Can't Hardly Wait
1998, PG-13, 101 min. Directed by Harry Elfont, Deborah Kaplan. Starring Jennifer Love Hewitt, Ethan Embry, Peter Facinelli, Seth Green, Jerry O'Connell, Jenna Elfman, Melissa Joan Hart.
REVIEWED By Marc Savlov, Fri., June 12, 1998
Just when you thought everyone in Hollywood had forgotten about the good old days of the teen sex comedy (Porky's, Zapped, Joysticks), here comes this nice throwback that actually has more in common with the classic teen romances of the Eighties (Say Anything, Fast Times at Ridgemont High) than any of that genre's lesser fare. That is to say, when it's not busy being obnoxious and pointing out the obvious stereotypes everyone in high school gets rammed into from time to time, it's all heart. Sometimes too much. The recent renaissance in post-pubescent icons glutting the airwaves (everyone from Party of Five, Sliders, and a post-Clarissa Melissa Joan Hart) has fueled a boom in the genre's evil twin, the slasher flick, so it's only fair play to turn up the heat on the late, lamented estrogen/testosterone fests as well. Thankfully, Can't Hardly Wait is less an exercise in simpering sophomoric hi-jinks than it is an amicable, occasionally hilarious meditation on young love in the Nineties.

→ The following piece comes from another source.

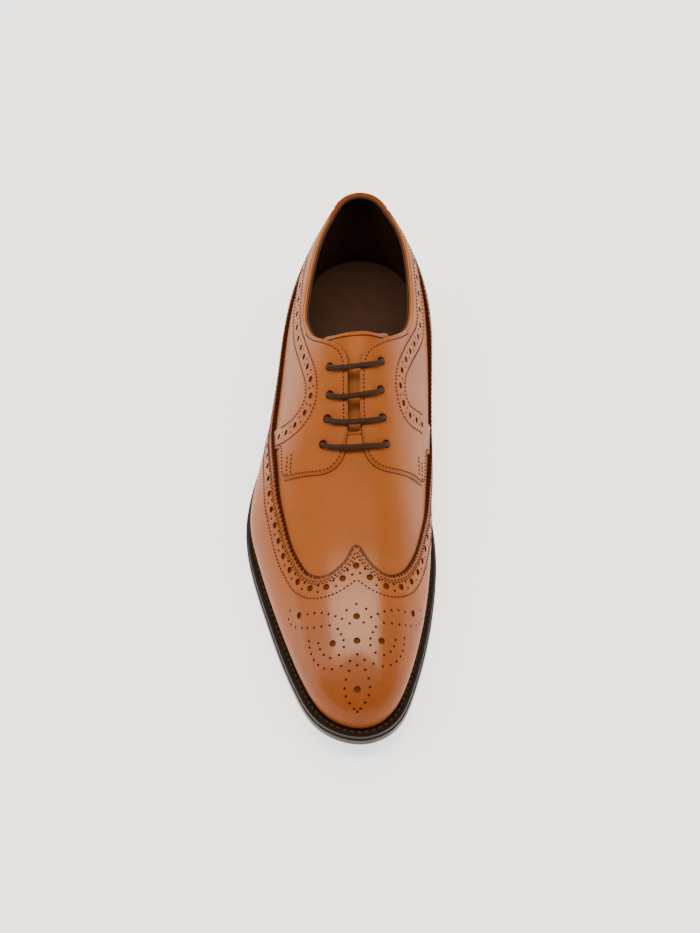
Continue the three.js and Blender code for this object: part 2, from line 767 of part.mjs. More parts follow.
function makeHeelStrip() {
  const piece = sheet.intersect(stripPattern(0)).intersect(wingOpening(EDGE_GAP)).subtract(opening);
  return lasted(piece, even(GAP), even(GAP + OVERLAY_WALL));
}

// The tongue lies under the lacing, and rises to the inside of the vamp at its seam.
function makeTongue() {
  const lateral = TONGUE_EDGE.map((row) => onPattern("lateral", row));
  const medial = TONGUE_EDGE.slice(1).map((row) => onPattern("medial", row)).reverse();
  const depth = (x, y) => {
    const share = shareOfUpper(CENTRE_S - y);
    const seated = THREE.MathUtils.smoothstep(share, TONGUE_RISES_FROM, TONGUE_SEATED_AT);
    return THREE.MathUtils.lerp(TONGUE_DEPTH, TONGUE_SEAT_DEPTH, seated);
  };
  const under = (x, y) => -depth(x, y) - TONGUE_WALL;
  const over = (x, y) => -depth(x, y);
  return lasted(sheet.intersect(cutter([...lateral, ...medial])), under, over);
}

// Plates

// A flat piece between two outlines, in rungs from the heel end. Each of its faces has its own
// outline and height, and only the part up to a given share of the outline is made.
function plate({ top, bottom, topHeight, bottomHeight, until = 1, rungs = STATIONS }) {
  const positions = [];
  const indices = [];
  const put = (tracks, side, t, height) => {
    const p = tracks[side].at(t);
    const q = toPart(p.x, p.y, height(p.y));
    positions.push(q.x, q.y, q.z);
  };
  for (let i = 0; i <= rungs; i++) {
    const t = until * i / rungs;
    put(bottom, "lateral", t, bottomHeight);
    put(bottom, "medial", t, bottomHeight);
    put(top, "medial", t, topHeight);
    put(top, "lateral", t, topHeight);
  }
  for (let i = 0; i < rungs; i++) {
    for (let k = 0; k < 4; k++) {
      const [a, b] = [4 * i + k, 4 * i + (k + 1) % 4];
      indices.push(a, b, b + 4, a, b + 4, a + 4);
    }
  }
  const end = 4 * rungs;
  indices.push(0, 2, 1, 0, 3, 2, end, end + 1, end + 2, end, end + 2, end + 3);
  return closeDoubles(positions, indices);
}

// Joins points that coincide, where a piece comes to a single edge, and drops faces without area.
function closeDoubles(positions, indices) {
  const merged = mergeVertices(toGeometry(positions, indices).deleteAttribute("normal"), 1e-3);
  const kept = [];
  const ids = merged.index.array;
  for (let i = 0; i < ids.length; i += 3) {
    const [a, b, c] = [ids[i], ids[i + 1], ids[i + 2]];
    if (a !== b && b !== c && c !== a) kept.push(a, b, c);
  }
  return toGeometry(Array.from(merged.attributes.position.array), kept);
}

// A ring between an outer and an inner outline.
function ring({ outer, inner, topHeight, bottomHeight }) {
  const loop = (tracks, height) => {
    const line = [];
    for (let i = 0; i < STATIONS; i++) line.push(tracks.lateral.at(i / STATIONS));
    for (let i = STATIONS; i > 0; i--) line.push(tracks.medial.at(i / STATIONS));
    return line.map((p) => toPart(p.x, p.y, height(p.y)));
  };
  const loops = [
    loop(outer, bottomHeight), loop(outer, topHeight), loop(inner, topHeight), loop(inner, bottomHeight),
  ];
  const count = loops[0].length;
  const positions = loops.flat().flatMap((p) => [p.x, p.y, p.z]);
  const indices = [];
  for (let i = 0; i < count; i++) {
    const j = (i + 1) % count;
    for (let k = 0; k < 4; k++) {
      const [a, b] = [k * count, ((k + 1) % 4) * count];
      indices.push(a + i, a + j, b + j, a + i, b + j, b + i);
    }
  }
  return toGeometry(positions, indices);
}

const above = (height) => (s) => soleRise(s) + height;

function makeOutsole() {
  return plate({ top: soleEdge, bottom: soleEdge, topHeight: above(SOLE_THICKNESS), bottomHeight: above(0) });
}

function makeWelt() {
  return ring({
    outer: insetOutline(soleEdge, even(WELT_STEP)),
    inner: insetOutline(featherEdge, even(WELT_REACH_UNDER)),
    topHeight: above(WELT_TOP),
    bottomHeight: above(SOLE_THICKNESS + GAP),
  });
}

// The insole's rim lies on the welt inside the upper, and its middle fills the ring of the welt.
function makeInsole() {
  const rimEdge = insetOutline(featherEdge, even(UPPER_WALL + INSOLE_MARGIN));
  const middleEdge = insetOutline(featherEdge, even(WELT_REACH_UNDER + INSOLE_MARGIN));
  const top = FEATHER + INSOLE_THICKNESS;
  const rungs = INSOLE_RUNGS;
  const rim = plate({
    top: rimEdge, bottom: rimEdge, topHeight: above(top), bottomHeight: above(FEATHER), rungs,
  });
  const middle = plate({
    top: middleEdge,
    bottom: middleEdge,
    topHeight: above(top - INSOLE_THICKNESS / 2),
    bottomHeight: above(SOLE_THICKNESS + GAP),
    rungs,
  });
  return fromSolid(toSolid(rim).add(toSolid(middle)));
}

// Share of the sole's outline where the heel's breast lies, on the mean of both sides.
function breastShare() {
  let t = 0;
  const station = (u) => (soleEdge.lateral.at(u).y + soleEdge.medial.at(u).y) / 2;
  while (station(t) < HEEL_BREAST) t += 0.001;
  return t;
}

function heelPart(topHeight, bottomHeight, topInset, bottomInset) {
  return plate({
    top: insetOutline(soleEdge, even(topInset)),
    bottom: insetOutline(soleEdge, even(bottomInset)),
    topHeight,
    bottomHeight,
    until: breastShare(),
    rungs: HEEL_RUNGS,
  });
}

function makeHeelStack() {
  const joint = HEEL_TAPER * (1 - TOP_PIECE_THICKNESS / HEEL_HEIGHT);
  return heelPart(above(-GAP), even(TOP_PIECE_THICKNESS + GAP), WELT_STEP, WELT_STEP + joint);
}

function makeTopPiece() {
  const joint = HEEL_TAPER * (1 - TOP_PIECE_THICKNESS / HEEL_HEIGHT);
  return heelPart(even(TOP_PIECE_THICKNESS), even(0), WELT_STEP + joint, WELT_STEP + HEEL_TAPER);
}

// Lace

// A cord with mitred corners: its ring of points slides along each length to the next mitre.
function cord(path, diameter) {
  const directions = path.slice(1).map((p, i) => p.clone().sub(path[i]).normalize());
  const start = directions[0];
  const across = new THREE.Vector3(0, 0, 1).cross(start);
  if (across.lengthSq() < 0.01) across.set(1, 0, 0).cross(start);
  across.normalize();
  const up = start.clone().cross(across);
  let points = [];
  for (let k = 0; k < LACE_SIDES; k++) {
    const turn = 2 * Math.PI * k / LACE_SIDES;
    const spoke = across.clone().multiplyScalar(Math.cos(turn)).addScaledVector(up, Math.sin(turn));
    points.push(path[0].clone().addScaledVector(spoke, diameter / 2));
  }
  const positions = points.flatMap((p) => [p.x, p.y, p.z]);
  const indices = [];
  for (let i = 1; i < path.length; i++) {
    const ahead = directions[Math.min(i, directions.length - 1)];
    const mitre = directions[i - 1].clone().add(ahead).normalize();
    points = points.map((p) => {
      const reach = path[i].clone().sub(p).dot(mitre) / directions[i - 1].dot(mitre);
      return p.clone().addScaledVector(directions[i - 1], reach);
    });
    for (const p of points) positions.push(p.x, p.y, p.z);
    for (let k = 0; k < LACE_SIDES; k++) {
      const [a, b] = [(i - 1) * LACE_SIDES + k, (i - 1) * LACE_SIDES + (k + 1) % LACE_SIDES];
      indices.push(a, b, b + LACE_SIDES, a, b + LACE_SIDES, a + LACE_SIDES);
    }
  }
  const end = (path.length - 1) * LACE_SIDES;
  for (let k = 1; k < LACE_SIDES - 1; k++) indices.push(0, k + 1, k, end, end + k, end + k + 1);
  return toGeometry(positions, indices);
}

// The lace's stops, in order. A bar crosses over the facings; a run passes up the inside.
// A long run passes one pair on the side of the foot's middle or the outside of it.
const LACE_ROUTE = [
  { pair: 0, side: "lateral", go: "bar" },
  { pair: 0, side: "medial", go: "run", shift: 1 },
  { pair: 2, side: "medial", go: "bar" },
  { pair: 2, side: "lateral", go: "run", shift: 0 },
  { pair: 3, side: "lateral", go: "bar" },
  { pair: 3, side: "medial", go: "run", shift: -1 },
  { pair: 1, side: "medial", go: "bar" },
  { pair: 1, side: "lateral", go: "run", shift: 0 },
];

const eyeletPoint = (stop) => onPattern(stop.side, EYELETS[stop.pair]);

function makeLace() {
  const path = [];
  const barSteps = 12;
  const put = (p, offset) => path.push(onForm(p.x, p.y, offset));
  put(eyeletPoint(LACE_ROUTE[0]), -LACE_UNDER);
  LACE_ROUTE.forEach((stop, i) => {
    const from = eyeletPoint(stop);
    const next = LACE_ROUTE[i + 1];
    if (stop.go === "bar") {
      const to = eyeletPoint(next);
      for (let k = 0; k <= barSteps; k++) put(from.clone().lerp(to, k / barSteps), LACE_OVER);
      return;
    }
    put(from, -LACE_UNDER);
    if (next === undefined) {
      const top = eyeletPoint(LACE_ROUTE[0]);
      put(from.clone().lerp(top, 0.72), -LACE_UNDER);
      return;
    }
    const to = eyeletPoint(next);
    const aside = new THREE.Vector2(outward[stop.side] * stop.shift * LACE_LANE / 2, 0);
    if (stop.shift !== 0) {
      for (const part of [0.25, 0.75]) put(from.clone().lerp(to, part).add(aside), -LACE_UNDER);
    }
    put(to, -LACE_UNDER);
  });
  return cord(path, LACE_DIAMETER);
}

// Finishes

const FINISHES = {
  tan: { color: 0xb5652b, roughness: 0.42, metalness: 0 },
  tanBurnished: { color: 0xa45a26, roughness: 0.4, metalness: 0 },
  redBrown: { color: 0x8a3f22, roughness: 0.45, metalness: 0 },
  tongueTan: { color: 0xac6a3a, roughness: 0.5, metalness: 0 },
  darkEdge: { color: 0x2a1a14, roughness: 0.4, metalness: 0 },
  weltBrown: { color: 0x33211a, roughness: 0.5, metalness: 0 },
  rubber: { color: 0x1b1715, roughness: 0.7, metalness: 0 },
  lining: { color: 0x3a2318, roughness: 0.6, metalness: 0 },
  cord: { color: 0x3a261c, roughness: 0.6, metalness: 0 },
};

const PIECES = [
  { name: "outsole", make: makeOutsole, finish: "darkEdge" },
  { name: "welt", make: makeWelt, finish: "weltBrown" },
  { name: "heel_stack", make: makeHeelStack, finish: "darkEdge" },
  { name: "top_piece", make: makeTopPiece, finish: "rubber" },
  { name: "insole", make: makeInsole, finish: "lining" },
  { name: "upper", make: makeUpper, finish: "tan" },
  { name: "wing_tip", make: makeWing, finish: "tanBurnished" },
  { name: "facing_lateral", make: () => makeFacing("lateral"), finish: "tan" },
  { name: "facing_medial", make: () => makeFacing("medial"), finish: "tan" },
  { name: "heel_strip", make: makeHeelStrip, finish: "redBrown" },
  { name: "tongue", make: makeTongue, finish: "tongueTan" },
  { name: "lace", make: makeLace, finish: "cord" },
];

const shoe = new THREE.Group();
for (const { name, make, finish } of PIECES) {
  const mesh = new THREE.Mesh(make(), new THREE.MeshStandardMaterial(FINISHES[finish]));
  mesh.name = name;
  shoe.add(mesh);
}

export default shoe;
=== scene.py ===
import math

import bpy
import mathutils
import numpy as np
from mathutils.geometry import delaunay_2d_cdt
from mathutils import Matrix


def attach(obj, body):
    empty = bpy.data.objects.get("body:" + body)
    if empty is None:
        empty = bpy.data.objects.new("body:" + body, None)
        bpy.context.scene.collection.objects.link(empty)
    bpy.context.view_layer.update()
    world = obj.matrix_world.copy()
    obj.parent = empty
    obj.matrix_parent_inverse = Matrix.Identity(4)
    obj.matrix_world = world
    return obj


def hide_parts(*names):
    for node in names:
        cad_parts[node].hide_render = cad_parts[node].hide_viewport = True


bl_info = {
    "name": "Brogue shoe",
    "version": (1, 0, 0),
    "blender": (4, 5, 0),
    "location": "View3D > Sidebar > Shoe",
    "description": "Longwing brogue derby, right foot, in tan leather",
    "category": "Object",
}

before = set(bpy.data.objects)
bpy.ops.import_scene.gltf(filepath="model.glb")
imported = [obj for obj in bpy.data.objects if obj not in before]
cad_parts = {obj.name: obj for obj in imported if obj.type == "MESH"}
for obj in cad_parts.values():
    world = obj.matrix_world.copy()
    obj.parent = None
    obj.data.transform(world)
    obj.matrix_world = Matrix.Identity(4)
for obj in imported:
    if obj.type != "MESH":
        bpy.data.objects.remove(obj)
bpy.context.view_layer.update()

# Everything below is in millimetres until it goes into a mesh.
MM = 0.001
LATERAL, MEDIAL = -1, 1
SOLE_LENGTH = 299.0
UPPER_LENGTH = 290.4
UPPER_SETBACK = 3.1
BALL_WIDTH = 101.0
HEEL_HEIGHT = 25.0
TOP_PIECE = 6.0
HEEL_BREAST = 67.0
HEEL_TAPER = 2.0
SOLE_THICKNESS = 5.0
WELT_THICKNESS = 3.0
WELT_STEP = 0.6
WELT_REACH_OUT = 6.0
WELT_REACH_UNDER = 5.0
TOE_SPRING = 11.0
INSTEP_HEIGHT = 85.0
CREST_FROM_HEEL = 36.0
CREST_FROM_TOE = 30.0
UNDERCUT_HEIGHT = 18.0
COLLAR_HEIGHT = 94.5
UPPER_WALL = 2.0
OVERLAY_WALL = 1.2
OVERLAY_LIFT = 0.05
WING_WALL = 1.3
WAIST_THICKER = 1.1
STRIP_WALL = 1.3
TONGUE_WALL = 2.2
INSOLE_THICKNESS = 2.5
LACE_CLEARANCE = 0.6
LACE_LANE = 2.6
THROAT_GAP = 6.4
GAP = 0.3
SPINE_SOFTNESS = 0.048


def rows(names, values):
    """A table as one array for each named column. Lengths are shares of the sizes above."""
    return dict(zip(names.split(), np.array(values).T))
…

As the film opens, it's graduation day for Preston Meyers (Embry), a gangly Joe-Average mensch with a four-year-long, unrequited crush on the most popular girl at his school, Amanda Beckett (Hewitt). Until recently, Amanda had been going steady with BMOC Mike Dexter (Facinelli), but that's all over now, and the shy Preston has resolved to take his best shot at that evening's big blowout party. With smirking encouragement from his best friend Denise (Ambrose as a Janeane Garofalo-in-training), he trails Amanda from room to room, waiting for opportunity to present itself. It never does, of course, and poor Preston finds himself unceremoniously lumped in with all the other teenage horndogs eager to make a play for this newly single epicenter of the Babe Universe. Several other running subplots keep things from getting too gooey, most notably one involving class geek Kenny Fisher (Green), who arrives with plans to ambush class bully Mike, but instead discovers the wonders of alcohol and ends up single-handedly resurrecting the career of Guns 'n Roses in an inspired bit of pantomime-cum-karaoke. (Somebody should alert Slash to this guy's obvious talents.)

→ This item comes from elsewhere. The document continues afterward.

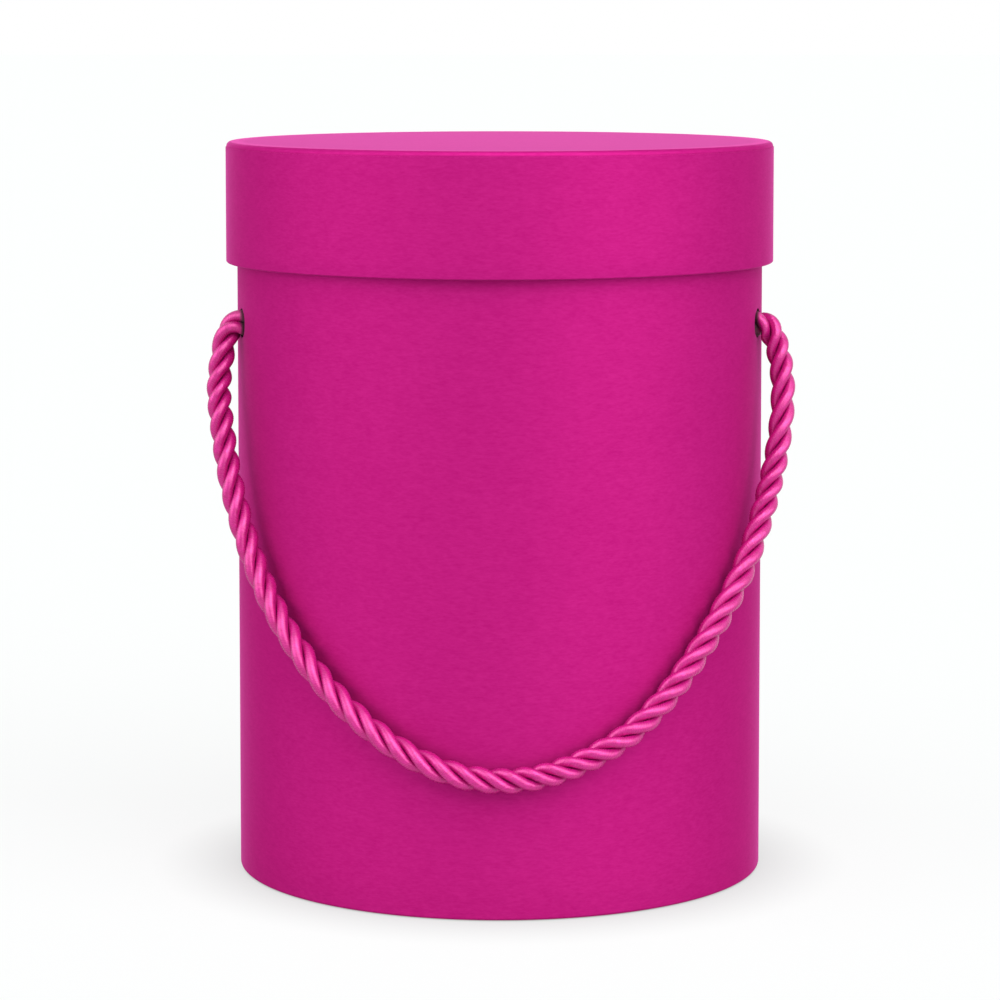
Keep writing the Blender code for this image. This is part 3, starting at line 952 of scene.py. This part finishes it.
profile = straight((LID_LINING_INNER, LID_LINING_TOP), (LID_LINING_INNER, LID_LINING_BOTTOM), 8)
places = turned(profile, round_angles())
lid_lining = grid_piece("lid_lining_strip", places, lining_paper, "lid")
add_thickness(lid_lining, PAPER)
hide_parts("lid_rim_lining")


# The studio: a wide pale floor, a pale surround, and four big soft lights, one to each side, one in
# front and one overhead. The camera and reflections see the surround as plain white, and the camera
# sees the floor as white too, but for the box's shadow.

FLOOR_HALF = 20
# The floor's paint as the box sees it, and the part of it that the lights show the camera
FLOOR_PAINT = (0.63, 0.63, 0.63, 1)
FLOOR_LIT = (0.11, 0.12, 0.117, 1)
# The floor's own glowing white for the camera, and the shade painted into it by ambient occlusion
# close to the box: how much of the white it takes away, and how close
FLOOR_WHITE = 0.83
FLOOR_SHADE = 0.37
FLOOR_SHADE_REACH = 0.032
SURROUND_STRENGTH = 0.354

floor_mesh = bpy.data.meshes.new("floor")
corners = np.array([(-1, -1, 0), (1, -1, 0), (1, 1, 0), (-1, 1, 0)]) * FLOOR_HALF
floor_mesh.from_pydata(corners.tolist(), [], [(0, 1, 2, 3)])
floor = bpy.data.objects.new("floor", floor_mesh)
bpy.context.collection.objects.link(floor)
floor_paint = bpy.data.materials.new("floor_paint")
floor_paint.use_nodes = True
tree = floor_paint.node_tree
tree.nodes.clear()
seen = tree.nodes.new("ShaderNodeLightPath")
lit = tree.nodes.new("ShaderNodeBsdfDiffuse")
tint = add_mix(tree, seen.outputs["Is Camera Ray"], FLOOR_PAINT, FLOOR_LIT)
tree.links.new(tint, lit.inputs["Color"])
close = tree.nodes.new("ShaderNodeAmbientOcclusion")
close.samples = 16
close.inputs["Distance"].default_value = FLOOR_SHADE_REACH
shade = add_math(tree, "MULTIPLY", close.outputs["AO"], FLOOR_SHADE)
shade = add_math(tree, "ADD", shade, FLOOR_WHITE - FLOOR_SHADE)
white = tree.nodes.new("ShaderNodeEmission")
shade = add_math(tree, "MULTIPLY", shade, seen.outputs["Is Camera Ray"])
tree.links.new(shade, white.inputs["Strength"])
both = tree.nodes.new("ShaderNodeAddShader")
tree.links.new(lit.outputs[0], both.inputs[0])
tree.links.new(white.outputs[0], both.inputs[1])
surface = tree.nodes.new("ShaderNodeOutputMaterial")
tree.links.new(both.outputs[0], surface.inputs["Surface"])
floor_mesh.materials.append(floor_paint)

world = bpy.data.worlds.new("studio")
bpy.context.scene.world = world
world.use_nodes = True
tree = world.node_tree
tree.nodes.clear()
surround = tree.nodes.new("ShaderNodeBackground")
surround.inputs["Color"].default_value = (1, 1, 1, 1)
surround.inputs["Strength"].default_value = SURROUND_STRENGTH
backdrop = tree.nodes.new("ShaderNodeBackground")
backdrop.inputs["Color"].default_value = (1, 1, 1, 1)
seen = tree.nodes.new("ShaderNodeLightPath")
both = tree.nodes.new("ShaderNodeMixShader")
seen_white = add_math(tree, "MAXIMUM", seen.outputs["Is Camera Ray"], seen.outputs["Is Glossy Ray"])
seen_white = add_math(tree, "MAXIMUM", seen_white, seen.outputs["Is Transmission Ray"])
tree.links.new(seen_white, both.inputs["Fac"])
tree.links.new(surround.outputs[0], both.inputs[1])
tree.links.new(backdrop.outputs[0], both.inputs[2])
surface = tree.nodes.new("ShaderNodeOutputWorld")
tree.links.new(both.outputs[0], surface.inputs["Surface"])


def add_lamp(name, azimuth, elevation, strength, width):
    """A far soft light; azimuth in degrees from the front towards the right, strength in watts to
    the square metre, width in degrees as the box sees it."""
    data = bpy.data.lights.new(name, "SUN")
    data.energy = strength
    data.angle = math.radians(width)
    lamp = bpy.data.objects.new(name, data)
    lamp.rotation_euler = (math.radians(90 - elevation), 0, math.radians(azimuth))
    bpy.context.collection.objects.link(lamp)


add_lamp("left_light", -68, 12.4, 2.05, 63)
add_lamp("right_light", 54, 21, 2.44, 63)
add_lamp("front_light", 4, 50, 1.95, 49)
add_lamp("top_light", 0, 78, 0.47, 50)

bpy.context.scene.view_settings.view_transform = "Standard"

Hardly as ridiculous as the film's trailers have been leading anyone over the age of 17 to believe, Can't Hardly Wait is a nifty little bit of nostalgia for those of us weaned on a young John Cusack or Jeff Spicolli, and, I suspect, a harbinger of things to come. Kaplan and Elfont's smart, zippy script is rife with knowing one-liners and just the right amount of preachy moralism (very little). It is also winningly directed. Nobody's going to give this one an Oscar, sure, but as far as the venerable teen sex comedy goes, this one actually makes it to third base.